The problem for the ANC, in addition to shifts in the electoral balance of support, lies in the fact that, under the leadership of Nelson Mandela, the ANC government could defy Western countries when it came to relations with countries such as Libya and China. Mandela told former US President Bill Clinton to go jump in a lake when Clinton questioned South Africa’s relations with Libya. Mandela could do this because he had oodles of moral authority, a quality that the ANC lacks today.


But what the DA will discover if it ever becomes a government is the fact that not all the dubious foreign policy choices of the ANC government are a function of a decline in the moral content of the ruling party. International relations and foreign policy are a very messy business that entails the management of contradictory interests and impulses. The DA will also discover that it is the realist conception, not the idealist conception, of international relations that tends to inform foreign policy choices. More important for me, however, is the fact that, in international relations and foreign policy, the moral high ground is a vacant plot. No country, including those that scream human rights and democracy the loudest, is an occupant of the moral high ground.

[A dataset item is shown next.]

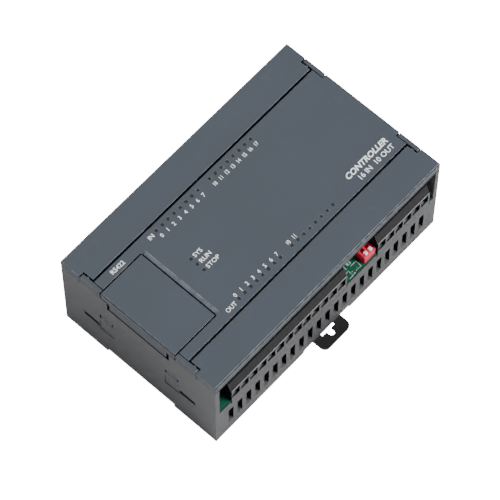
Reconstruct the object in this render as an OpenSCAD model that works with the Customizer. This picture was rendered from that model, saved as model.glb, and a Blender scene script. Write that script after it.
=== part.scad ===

Lest I be misconstrued, tensions over foreign policy choices do not always take the shape of conflicting positions between the ANC and the DA. One of the things that divide the ANC is the East-West fault line. The DA and, in all probability, the majority of white people, regard the West as the true North. The fact that President Jacob Zuma is flirting so heavily with Russia and China is a problem to them. The DA’s political and ideological instincts may be to retreat from Brics bloc of Brazil, Russia, India, China and South Africa if it ascends to the position of ruling party. But inside the ANC itself, there may be some sympathy for such a position because embedded in perceptions and the reality of State capture and the looting of State and national resources is another perception – that Zuma has made our country available for capture by Russia and China, while his detractors want to make it available to Western interests.